To reverse a downturn in the Village during the 1980s, minimum parking spot requirements for bars were lifted, which quickly led to it becoming the most dense concentration of bars and clubs in the city. These establishments included BAR, World Bar, Lulu's Bait Shack, Mako's, Clarence Foster's, Tongue & Groove, Chaos and John Harvard's Brew House. By 1996, Buckhead Village nightlife was comparable to "Mardi Gras, complete with nightly arrests, puking in the streets and [drunk] college girls."

In the late 1990s illegal cruising on Peachtree Road became rampant, making crime harder to spot and the shortage of police officers more apparent. Violent crime increased, culminating with two murders on Super Bowl Sunday in 2000. Baltimore Ravens football player Ray Lewis was implicated in the murders which occurred after he left the Cobalt Club at 265 East Paces Ferry Road. Lewis pleaded guilty to misdemeanor obstructing justice charges and his two co-defendants were found not guilty.

Buckhead Alliance founder Robin Loudermilk claimed that there were at least ten murders during this period related to the nightlife in the Village. Beginning in 2000, residents sought to ameliorate this situation by taking measures to reduce the community's nightlife and re-establish a more residential character. The Buckhead Coalition and councilwoman Mary Norwood were instrumental in persuading the Atlanta City Council to pass an ordinance to close bars at 2:30 a.m., rather than 4 a.m., and liquor licenses were made more difficult to obtain. Eventually, most of the Buckhead Village nightlife area was acquired for the Streets of Buckhead multi-use project and many of the former bars and clubs were torn down in 2007.
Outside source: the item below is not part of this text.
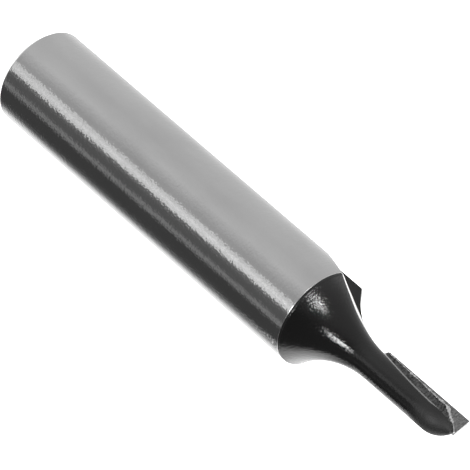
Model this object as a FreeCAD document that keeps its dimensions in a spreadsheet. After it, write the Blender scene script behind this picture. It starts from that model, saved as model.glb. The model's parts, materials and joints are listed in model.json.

==Charlie Loudermilk Park==
In the triangle formed by Peachtree Road, and Roswell Road, is a pocket park known as Charlie Loudermilk Park, having been renamed from Triangle Park in 2009.
==Community organizations==
The key organizations organizing neighborhoods businesses and residents and working for improvements are the Buckhead Community Improvement District (CID), the Buckhead Area Transportation Management Association (BATMA), the Buckhead Business Association (BBA) and Neighborhood Planning Unit (NPU) B. These organizations backed a new zoning ordinance that the Atlanta City Council adopted on October 4, 2010 that expanded the SPI-9 zoning area from a small area immediately around and southwest of the intersection of Peachtree and Paces Ferry, to cover a much larger commercial area west of Piedmont Ave. and north of Pharr Rd. The stated aim of the community organizations is to create in the Village a "walkable, urban community enriched with public art and parks, wide sidewalks, greenspace, transportation options, and outdoor dining, all designed to have international appeal." As of May 2011, there are plans for a $4 million streetscape program aims to improve the experience for pedestrians in the Village. The program is funded by private donations, CID funding, and a grant from the Woodruff Foundation. While the Streets of Buckhead project went on hold, other developments were moving forward around Peachtree Rd. and Roswell Rd, and so the CID will first improve pedestrian amenities around that area. Completion is targeted for mid-2012.